There are dozens of presentations, several of which run concurrently. Anyone interested in an understanding of the current market penetration of lithium-ion needs to attend Avicenne Energy’s presentation. Here are the main things to know:

  • In 2016, the world’s lithium-ion production capacity surpassed 78 gigawatt hours (GWh). The production capacity was only 2 GWh in 2000;
  • By 2025, the world’s lithium-ion production capacity is expected to grow to 210 GWh (at a CAGR of over 14%) under a conservative scenario;
  • The average manufacturing cost of an 18650 cell reached $150/kilowatt hour (kWh) last year
  • Of all lithium-ion chemistries, NMC/Graphite is forecasted to experience the most growth between 2015 and 2025 at a CAGR of over 15%;
  • Micro-hybrid batteries (which are typically of the NMC/graphite variety) are expected to achieve a 50% market penetration by 2020-25. The potential of this market is huge as the number of internal combustion engine (ICE) cars sold on a yearly basis is about 90 million;
  • The graphite anode material market had a volume of over 88,000 tonnes in 2016 and is forecasted to grow at a CAGR of 18% between 2015 and 2025;
  • Avicenne Energy evaluated that 362,000 New Energy Vehicles (NEV) and Plug-in Hybrid Electric Vehicles (PHEV) were sold in China. However, another presenter, Pulead Technology Industry and China Industrial Association of Power Sources (CIAPS), evaluated that number to be around 500,000 units;
  • For 2017 CIAPS and Cadenza Innovation both predict the number of NEVs to reach 800,000 units in 2017 in China alone;
  • The number of E-buses sold in China in 2016 is very impressive. Avicenne evaluates this at 132,000 units. Each bus comes equipped with a battery size between 100 and 300 kWh;
  • Avicenne also forecasts the ESS market to be a $10 billion market at the pack level within the next 5 years. If the lithium-ion manufacturing cost reaches $150/KWh at the pack level, they warn that the market could be much more important.

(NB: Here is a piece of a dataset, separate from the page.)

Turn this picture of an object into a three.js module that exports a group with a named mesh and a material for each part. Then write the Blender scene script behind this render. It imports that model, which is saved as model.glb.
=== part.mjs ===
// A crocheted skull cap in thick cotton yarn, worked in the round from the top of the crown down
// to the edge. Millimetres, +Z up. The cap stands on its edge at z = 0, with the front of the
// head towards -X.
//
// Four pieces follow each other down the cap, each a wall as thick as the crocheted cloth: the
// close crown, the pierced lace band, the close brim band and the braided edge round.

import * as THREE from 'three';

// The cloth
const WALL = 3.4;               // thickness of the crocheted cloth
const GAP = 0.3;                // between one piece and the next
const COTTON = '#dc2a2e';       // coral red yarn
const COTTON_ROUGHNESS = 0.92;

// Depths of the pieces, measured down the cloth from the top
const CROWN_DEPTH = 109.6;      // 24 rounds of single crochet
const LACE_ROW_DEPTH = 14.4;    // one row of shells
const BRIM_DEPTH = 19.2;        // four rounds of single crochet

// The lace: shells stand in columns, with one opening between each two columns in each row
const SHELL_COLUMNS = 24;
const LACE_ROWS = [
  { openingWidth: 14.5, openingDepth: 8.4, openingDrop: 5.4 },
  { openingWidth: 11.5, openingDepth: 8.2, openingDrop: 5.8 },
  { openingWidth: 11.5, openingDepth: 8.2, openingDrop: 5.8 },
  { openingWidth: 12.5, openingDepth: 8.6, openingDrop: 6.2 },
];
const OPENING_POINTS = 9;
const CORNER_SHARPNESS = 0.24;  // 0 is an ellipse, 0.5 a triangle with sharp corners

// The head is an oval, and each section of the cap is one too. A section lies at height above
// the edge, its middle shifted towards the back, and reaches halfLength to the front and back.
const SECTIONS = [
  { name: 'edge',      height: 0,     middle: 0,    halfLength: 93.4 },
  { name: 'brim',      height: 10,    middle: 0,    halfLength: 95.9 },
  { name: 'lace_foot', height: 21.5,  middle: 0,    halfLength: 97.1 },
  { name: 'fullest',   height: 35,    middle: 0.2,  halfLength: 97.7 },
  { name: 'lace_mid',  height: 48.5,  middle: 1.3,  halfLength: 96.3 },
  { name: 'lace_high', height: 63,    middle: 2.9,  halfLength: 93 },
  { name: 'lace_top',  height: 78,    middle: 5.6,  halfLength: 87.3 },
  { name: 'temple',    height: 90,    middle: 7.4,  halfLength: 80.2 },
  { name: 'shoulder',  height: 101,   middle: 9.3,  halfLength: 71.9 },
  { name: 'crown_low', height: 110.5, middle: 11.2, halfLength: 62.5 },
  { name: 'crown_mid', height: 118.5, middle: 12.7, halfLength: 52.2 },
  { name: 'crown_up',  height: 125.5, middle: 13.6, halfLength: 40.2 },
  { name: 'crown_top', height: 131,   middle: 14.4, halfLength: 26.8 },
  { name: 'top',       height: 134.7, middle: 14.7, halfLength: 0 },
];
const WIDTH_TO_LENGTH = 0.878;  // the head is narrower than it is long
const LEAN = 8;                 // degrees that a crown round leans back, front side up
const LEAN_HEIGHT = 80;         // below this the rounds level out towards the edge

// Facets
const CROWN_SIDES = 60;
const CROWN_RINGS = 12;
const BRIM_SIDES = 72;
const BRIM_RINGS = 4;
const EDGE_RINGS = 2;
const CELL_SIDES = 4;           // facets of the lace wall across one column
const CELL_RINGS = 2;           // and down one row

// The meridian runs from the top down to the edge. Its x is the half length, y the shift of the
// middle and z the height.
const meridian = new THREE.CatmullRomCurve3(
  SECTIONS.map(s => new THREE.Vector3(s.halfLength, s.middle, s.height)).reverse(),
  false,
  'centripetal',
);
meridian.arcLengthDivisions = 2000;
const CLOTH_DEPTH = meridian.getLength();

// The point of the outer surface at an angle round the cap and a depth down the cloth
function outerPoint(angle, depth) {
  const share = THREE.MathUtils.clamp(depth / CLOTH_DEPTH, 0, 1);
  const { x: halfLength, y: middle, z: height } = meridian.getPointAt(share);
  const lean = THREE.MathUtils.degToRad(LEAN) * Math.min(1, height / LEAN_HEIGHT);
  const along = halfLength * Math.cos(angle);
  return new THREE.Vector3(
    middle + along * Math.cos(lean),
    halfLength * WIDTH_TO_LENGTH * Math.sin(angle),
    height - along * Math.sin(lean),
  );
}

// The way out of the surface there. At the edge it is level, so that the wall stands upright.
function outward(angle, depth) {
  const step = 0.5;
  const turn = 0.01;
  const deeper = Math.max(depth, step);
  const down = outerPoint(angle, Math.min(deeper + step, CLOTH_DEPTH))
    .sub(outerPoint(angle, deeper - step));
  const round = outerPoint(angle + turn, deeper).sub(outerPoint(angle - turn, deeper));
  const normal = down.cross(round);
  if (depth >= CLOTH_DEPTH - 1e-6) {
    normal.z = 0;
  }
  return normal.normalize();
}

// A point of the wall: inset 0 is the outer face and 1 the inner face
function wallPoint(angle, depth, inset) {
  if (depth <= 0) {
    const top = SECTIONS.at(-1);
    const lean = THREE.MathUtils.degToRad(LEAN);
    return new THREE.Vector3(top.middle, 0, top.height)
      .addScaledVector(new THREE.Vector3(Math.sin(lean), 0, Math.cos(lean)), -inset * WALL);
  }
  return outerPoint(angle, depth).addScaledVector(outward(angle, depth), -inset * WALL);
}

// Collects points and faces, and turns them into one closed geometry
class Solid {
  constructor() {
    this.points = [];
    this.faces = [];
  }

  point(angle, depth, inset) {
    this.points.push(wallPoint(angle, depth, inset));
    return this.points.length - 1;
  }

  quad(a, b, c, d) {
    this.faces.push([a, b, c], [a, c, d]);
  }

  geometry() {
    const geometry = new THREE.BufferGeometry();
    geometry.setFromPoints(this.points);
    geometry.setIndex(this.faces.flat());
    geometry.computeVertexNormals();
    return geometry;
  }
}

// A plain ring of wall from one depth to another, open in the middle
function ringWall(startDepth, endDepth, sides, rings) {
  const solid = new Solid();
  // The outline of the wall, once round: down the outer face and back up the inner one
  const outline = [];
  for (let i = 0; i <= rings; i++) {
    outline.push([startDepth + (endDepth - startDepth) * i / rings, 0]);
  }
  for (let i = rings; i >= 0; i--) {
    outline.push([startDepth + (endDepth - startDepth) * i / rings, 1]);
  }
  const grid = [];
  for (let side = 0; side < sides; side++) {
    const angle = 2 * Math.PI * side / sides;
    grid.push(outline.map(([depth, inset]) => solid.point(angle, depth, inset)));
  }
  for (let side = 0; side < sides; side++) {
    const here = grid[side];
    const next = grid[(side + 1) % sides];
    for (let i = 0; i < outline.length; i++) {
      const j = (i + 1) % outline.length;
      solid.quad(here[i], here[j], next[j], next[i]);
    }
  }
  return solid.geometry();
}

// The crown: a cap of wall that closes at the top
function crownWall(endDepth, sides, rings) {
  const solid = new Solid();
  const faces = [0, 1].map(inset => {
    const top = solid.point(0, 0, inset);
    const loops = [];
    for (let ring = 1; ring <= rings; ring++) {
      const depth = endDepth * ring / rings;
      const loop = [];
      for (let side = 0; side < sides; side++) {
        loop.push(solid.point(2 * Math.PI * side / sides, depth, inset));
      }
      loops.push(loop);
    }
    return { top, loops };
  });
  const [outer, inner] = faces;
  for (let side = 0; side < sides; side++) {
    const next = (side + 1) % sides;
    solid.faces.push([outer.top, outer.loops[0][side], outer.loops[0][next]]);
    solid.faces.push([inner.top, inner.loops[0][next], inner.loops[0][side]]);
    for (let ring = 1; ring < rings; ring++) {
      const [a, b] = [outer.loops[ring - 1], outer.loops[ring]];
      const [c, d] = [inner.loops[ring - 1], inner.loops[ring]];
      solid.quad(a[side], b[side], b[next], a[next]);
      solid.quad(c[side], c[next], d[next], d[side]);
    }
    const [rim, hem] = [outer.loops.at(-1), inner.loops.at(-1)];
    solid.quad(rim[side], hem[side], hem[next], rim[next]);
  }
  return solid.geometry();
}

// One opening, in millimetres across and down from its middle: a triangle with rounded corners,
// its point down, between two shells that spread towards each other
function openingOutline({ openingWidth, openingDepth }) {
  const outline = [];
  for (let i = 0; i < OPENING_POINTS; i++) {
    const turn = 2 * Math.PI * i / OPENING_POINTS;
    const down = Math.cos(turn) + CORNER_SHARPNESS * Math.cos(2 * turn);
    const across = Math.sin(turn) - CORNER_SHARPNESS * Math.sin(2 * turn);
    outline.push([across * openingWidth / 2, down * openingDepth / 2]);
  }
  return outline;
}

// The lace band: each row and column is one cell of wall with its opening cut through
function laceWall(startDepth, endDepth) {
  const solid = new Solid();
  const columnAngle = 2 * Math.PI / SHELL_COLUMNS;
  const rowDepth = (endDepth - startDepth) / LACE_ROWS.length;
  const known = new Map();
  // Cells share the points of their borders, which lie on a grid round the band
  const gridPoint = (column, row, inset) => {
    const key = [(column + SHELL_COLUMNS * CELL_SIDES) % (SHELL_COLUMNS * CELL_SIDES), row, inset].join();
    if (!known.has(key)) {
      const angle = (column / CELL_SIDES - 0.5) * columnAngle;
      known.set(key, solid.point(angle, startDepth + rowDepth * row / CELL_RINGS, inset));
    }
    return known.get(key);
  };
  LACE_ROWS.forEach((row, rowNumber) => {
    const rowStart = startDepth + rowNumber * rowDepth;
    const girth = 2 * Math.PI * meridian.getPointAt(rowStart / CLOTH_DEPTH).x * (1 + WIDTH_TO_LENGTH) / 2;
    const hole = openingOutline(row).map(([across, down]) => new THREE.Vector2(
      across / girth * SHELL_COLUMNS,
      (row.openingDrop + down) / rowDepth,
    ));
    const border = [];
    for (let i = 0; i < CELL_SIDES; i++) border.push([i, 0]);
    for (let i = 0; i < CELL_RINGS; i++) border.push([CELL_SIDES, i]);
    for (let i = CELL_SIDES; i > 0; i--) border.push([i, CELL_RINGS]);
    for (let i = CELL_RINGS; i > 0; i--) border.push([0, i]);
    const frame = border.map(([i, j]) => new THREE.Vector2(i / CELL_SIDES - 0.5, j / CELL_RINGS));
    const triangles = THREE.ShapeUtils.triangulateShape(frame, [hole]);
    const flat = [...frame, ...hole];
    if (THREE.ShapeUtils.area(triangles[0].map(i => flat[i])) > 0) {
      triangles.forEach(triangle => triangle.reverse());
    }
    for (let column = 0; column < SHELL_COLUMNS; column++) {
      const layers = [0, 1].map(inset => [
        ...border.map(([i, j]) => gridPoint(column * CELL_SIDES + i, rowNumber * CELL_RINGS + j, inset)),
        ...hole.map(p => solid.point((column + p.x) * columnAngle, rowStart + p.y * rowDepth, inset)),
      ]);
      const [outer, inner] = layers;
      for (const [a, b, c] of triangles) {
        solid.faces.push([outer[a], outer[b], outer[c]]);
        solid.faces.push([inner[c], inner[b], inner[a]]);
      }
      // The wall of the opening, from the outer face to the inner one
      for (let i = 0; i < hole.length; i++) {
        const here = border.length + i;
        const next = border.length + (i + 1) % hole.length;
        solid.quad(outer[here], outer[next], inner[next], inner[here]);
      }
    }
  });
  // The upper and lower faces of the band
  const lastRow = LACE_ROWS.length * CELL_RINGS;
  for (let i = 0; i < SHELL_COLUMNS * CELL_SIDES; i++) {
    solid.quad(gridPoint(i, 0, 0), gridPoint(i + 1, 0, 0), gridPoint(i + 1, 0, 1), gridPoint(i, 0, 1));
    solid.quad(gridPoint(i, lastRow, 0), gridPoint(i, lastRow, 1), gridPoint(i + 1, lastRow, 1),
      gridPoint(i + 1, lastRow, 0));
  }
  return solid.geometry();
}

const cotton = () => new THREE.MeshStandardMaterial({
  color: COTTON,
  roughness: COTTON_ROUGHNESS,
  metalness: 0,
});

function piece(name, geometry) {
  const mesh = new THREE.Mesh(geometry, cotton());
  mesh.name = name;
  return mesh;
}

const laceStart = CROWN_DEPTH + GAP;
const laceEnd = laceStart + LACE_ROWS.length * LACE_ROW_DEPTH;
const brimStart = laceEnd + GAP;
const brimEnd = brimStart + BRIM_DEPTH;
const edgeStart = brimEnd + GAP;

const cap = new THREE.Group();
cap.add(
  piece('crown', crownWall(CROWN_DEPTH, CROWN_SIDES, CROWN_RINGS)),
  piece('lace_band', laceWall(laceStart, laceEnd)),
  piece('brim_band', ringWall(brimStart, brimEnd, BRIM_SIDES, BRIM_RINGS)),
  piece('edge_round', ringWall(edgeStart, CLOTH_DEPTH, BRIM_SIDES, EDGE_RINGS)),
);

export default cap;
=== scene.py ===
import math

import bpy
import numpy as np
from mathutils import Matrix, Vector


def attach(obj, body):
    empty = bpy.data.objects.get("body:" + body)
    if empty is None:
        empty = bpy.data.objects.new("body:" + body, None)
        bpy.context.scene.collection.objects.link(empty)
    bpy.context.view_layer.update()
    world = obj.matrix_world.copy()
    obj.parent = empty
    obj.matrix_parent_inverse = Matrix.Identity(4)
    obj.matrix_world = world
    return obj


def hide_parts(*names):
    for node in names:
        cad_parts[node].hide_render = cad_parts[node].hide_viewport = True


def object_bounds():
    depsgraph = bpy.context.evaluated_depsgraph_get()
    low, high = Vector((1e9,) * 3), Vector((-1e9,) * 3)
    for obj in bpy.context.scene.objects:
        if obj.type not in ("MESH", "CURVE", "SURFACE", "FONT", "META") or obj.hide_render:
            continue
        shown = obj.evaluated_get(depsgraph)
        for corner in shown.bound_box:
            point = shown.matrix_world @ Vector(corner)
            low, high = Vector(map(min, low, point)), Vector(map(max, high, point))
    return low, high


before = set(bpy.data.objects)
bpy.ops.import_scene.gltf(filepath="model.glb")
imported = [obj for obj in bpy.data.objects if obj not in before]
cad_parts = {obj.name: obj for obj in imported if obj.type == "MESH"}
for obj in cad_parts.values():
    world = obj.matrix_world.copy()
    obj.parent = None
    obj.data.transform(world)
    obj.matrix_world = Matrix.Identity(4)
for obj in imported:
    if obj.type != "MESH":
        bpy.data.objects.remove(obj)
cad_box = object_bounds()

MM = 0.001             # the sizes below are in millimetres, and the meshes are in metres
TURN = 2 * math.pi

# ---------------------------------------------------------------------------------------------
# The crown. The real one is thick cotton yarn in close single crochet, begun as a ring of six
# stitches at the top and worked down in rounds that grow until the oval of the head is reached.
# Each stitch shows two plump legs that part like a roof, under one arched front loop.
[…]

A plenary session that was very well attended was the one given by Kurt Kelty, Senior Director of Battery Technology at Tesla. A couple of things he said strongly resonated with me. First of all, he made it clear that Tesla wants an ethical supply chain. Thus, unethical mining of cobalt in the Democratic Republic of Congo (DRC) will not be tolerated. Secondly, he said that Tesla wants to do business with suppliers that adhere to the same principles as them, when it comes to usage of fossil fuels. He clearly said to the hundreds of attendees that Tesla wants to do business with suppliers that make use of renewable energy. When asked by an attendee if Tesla values the sourcing of graphite from North America, he said that they will source graphite and other raw materials locally, assuming other factors are equivalent.

I did attend a number of research and development (R&D) sessions. From what I gathered, I conclude that there are no battery breakthroughs. Research on silicon anodes has been ongoing for more than a decade, and they still have a very short lifespan due to swelling and contracting issues. Cells with Lithium-Metal anodes and organic electrolytes are very dangerous and may never make it to production due to safety issues. Lithium-sulphur and lithium-air are still experimental at a lab scale and are a very long time away from production, if they ever make it.

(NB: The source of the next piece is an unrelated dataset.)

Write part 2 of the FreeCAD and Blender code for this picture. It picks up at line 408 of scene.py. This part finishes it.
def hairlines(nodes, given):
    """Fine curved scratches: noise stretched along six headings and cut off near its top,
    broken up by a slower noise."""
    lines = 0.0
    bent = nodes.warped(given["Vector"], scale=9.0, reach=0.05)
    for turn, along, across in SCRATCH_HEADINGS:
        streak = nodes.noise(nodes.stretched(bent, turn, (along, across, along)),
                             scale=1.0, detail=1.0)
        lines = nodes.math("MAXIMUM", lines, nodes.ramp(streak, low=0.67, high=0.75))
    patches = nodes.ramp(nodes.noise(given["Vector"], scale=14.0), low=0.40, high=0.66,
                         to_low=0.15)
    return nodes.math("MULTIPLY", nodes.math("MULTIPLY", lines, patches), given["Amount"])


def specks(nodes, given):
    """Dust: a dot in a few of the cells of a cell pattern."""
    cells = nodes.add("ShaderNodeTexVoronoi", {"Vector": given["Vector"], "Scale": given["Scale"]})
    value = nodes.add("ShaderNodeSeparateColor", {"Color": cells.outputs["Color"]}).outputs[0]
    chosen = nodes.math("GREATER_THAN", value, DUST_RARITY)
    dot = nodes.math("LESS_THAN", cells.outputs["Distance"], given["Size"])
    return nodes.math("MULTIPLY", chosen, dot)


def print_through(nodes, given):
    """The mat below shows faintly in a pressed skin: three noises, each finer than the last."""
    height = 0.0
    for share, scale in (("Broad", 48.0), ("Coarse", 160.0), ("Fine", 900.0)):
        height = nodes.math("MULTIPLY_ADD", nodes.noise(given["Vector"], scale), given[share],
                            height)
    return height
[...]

It’s important to understand that lithium-ion was invented in the 70’s and later commercialized by Sony in 1991. Avicenne Energy says that past experience shows it takes 10 to 20 years to commercialize a new material in the battery industry. Tobias Glossman of Mercedes-Benz R&D of North America also confirmed the very long time leading to production. During his presentation on Advancing Battery Technology for Mercedes-Benz Applications, he warned that any new battery technology will take a minimum of 8-10 years before being introduced into cars.

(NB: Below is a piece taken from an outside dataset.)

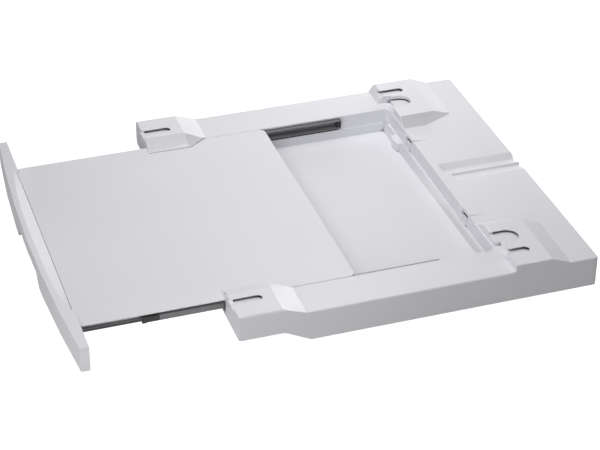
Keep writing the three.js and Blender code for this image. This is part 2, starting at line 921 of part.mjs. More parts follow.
const shelfHalf = bayHalf - shelfSideGap;
const shelfRearClosed = bayRear - shelfRearGap;
const shelfFront = -panelBackClosed + seatGap;
const skirtHalf = slideBack - slideThickness - seatGap;
const shelfInnerHalf = skirtHalf - shelfSkirt;
const shelfCellCount = Math.ceil((2 * shelfInnerHalf) / shelfRibPitch);
const shelfCellWidth = (2 * shelfInnerHalf) / shelfCellCount;

// The panel's screws sit in the middle of the two outer cells of each side, behind the front skirt
const panelScrewReaches = [0, 1].map((cell) => shelfInnerHalf - (cell + 1 / 2) * shelfCellWidth);
const panelScrewXs = [...panelScrewReaches.map((x) => -x), ...panelScrewReaches.reverse()];

function shelfPlan() {
  const radius = shelfCornerRadius;
  const cornerX = shelfHalf - radius;
  const cornerY = shelfRearClosed - radius;
  const shape = new THREE.Shape();
  shape.moveTo(-shelfHalf, shelfFront);
  shape.lineTo(shelfHalf, shelfFront);
  shape.lineTo(shelfHalf, cornerY);
  shape.absarc(cornerX, cornerY, radius, 0, Math.PI / 2, false);
  shape.lineTo(-cornerX, shelfRearClosed);
  shape.absarc(-cornerX, cornerY, radius, Math.PI / 2, Math.PI, false);
  return shape;
}

function shelfBoard() {
  const plate = alongZ(shelfPlan(), lowTop - shelfEdge, lowTop);
  const rear = shelfRearClosed - shelfRearLip;
  const core = box(-skirtHalf, skirtHalf, shelfFront, rear, shelfSkirtLow, lowTop - shelfEdge);
  const x0 = -shelfInnerHalf;
  const y0 = shelfFront + shelfSkirt;
  const y1 = rear - shelfSkirt;
  const room = box(x0, -x0, y0, y1, shelfSkirtLow - overrun, lowTop - shelfTopThickness);
  const across = evenPlaces(y0, y1, shelfRibPitch).map((y) =>
    box(x0, -x0, y - shelfRib / 2, y + shelfRib / 2, shelfRibLow, lowTop));
  const lengthways = evenPlaces(x0, -x0, shelfRibPitch).map((x) =>
    box(x - shelfRib / 2, x + shelfRib / 2, y0, y1, shelfRibLow, lowTop));
  const cells = room.subtract(union([...across, ...lengthways]));
  const radius = screwShank / 2 + seatGap;
  const sideHoles = bothSides(union(drawerScrewPlaces.map((y) =>
    cylinderX(radius, skirtHalf - shelfSkirt - overrun, skirtHalf + overrun, y, slideCentre))));
  const frontHoles = union(panelScrewXs.map((x) =>
    cylinderY(radius, shelfFront - overrun, y0 + overrun, x, panelScrewHeight)));
  const board = plate.add(core).subtract(union([cells, sideHoles, frontHoles]));
  return board.translate([0, -shelfOut, 0]);
}

// Front panel: bowed out in plan, with a grip cut under it and a bevel down to the shelf

function panelPlan(inset) {
  const half = frameHalf - inset;
  const front = -panelBackClosed - panelEndThickness + inset;
  const shape = new THREE.Shape();
  shape.moveTo(-half, -panelBackClosed);
  shape.lineTo(-half, front);
  shape.quadraticCurveTo(0, front - 2 * panelBow, half, front);
  shape.lineTo(half, -panelBackClosed);
  return shape;
}

function gripCut(grow) {
  const low = frontRaise - overrun;
  const outline = shapeOf([
    [-gripHalf - grow, low],
    [gripHalf + grow, low],
    [gripHalf + grow, frontRaise],
    [gripTopHalf + grow, gripHigh + grow],
    [-gripTopHalf - grow, gripHigh + grow],
    [-gripHalf - grow, frontRaise],
  ]);
  return alongY(outline, -frameHalf, overrun);
}

// The bevel's upper edge bows out like a lens, and its lower edge is straight along the shelf
function panelBevel() {
  const bevelHalf = fromSide(bevelInset);
  const count = roundSegments * 4;
  const places = Array.from({ length: count + 1 }, (_, i) => -Math.cos((Math.PI * i) / count));
  const bowShare = places.map((place) => Math.pow(Math.max(0, 1 - place * place), bevelPowerShare));
  const upper = places.map((place, i) => [place * bevelHalf, -panelBackClosed - bevelDepth * bowShare[i]]);
  const lower = places.map((place) => [place * bevelHalf, -panelBackClosed]);
  const close = [
    [bevelHalf, overrun],
    [-bevelHalf, overrun],
  ];
  const upperOutline = [...upper, ...close];
  const lowerOutline = [...lower, ...close];
  const slope = loft(lowerOutline, upperOutline, lowTop, padTop);
  return slope.add(alongZ(shapeOf(upperOutline), padTop, padTop + overrun));
}

function panelBosses() {
  const deep = -panelBackClosed - panelEndThickness - panelBow;
  return union(panelScrewXs.map((x) =>
    cylinderY(screwBossRadius, deep, -panelBackClosed, x, panelScrewHeight, headSegments)));
}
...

Background Note: Given my background in IT, I have always been fond of technology. Therefore it was natural for me to educate myself on lithium-ion battery technology while taking a liking to making assumptions on how this technology could eventually impact society. Energy Storage Systems (ESS) for the grid as well as electric vehicles (EV) holds the potential to change the paradigm in how we produce and consume a large part of our energy.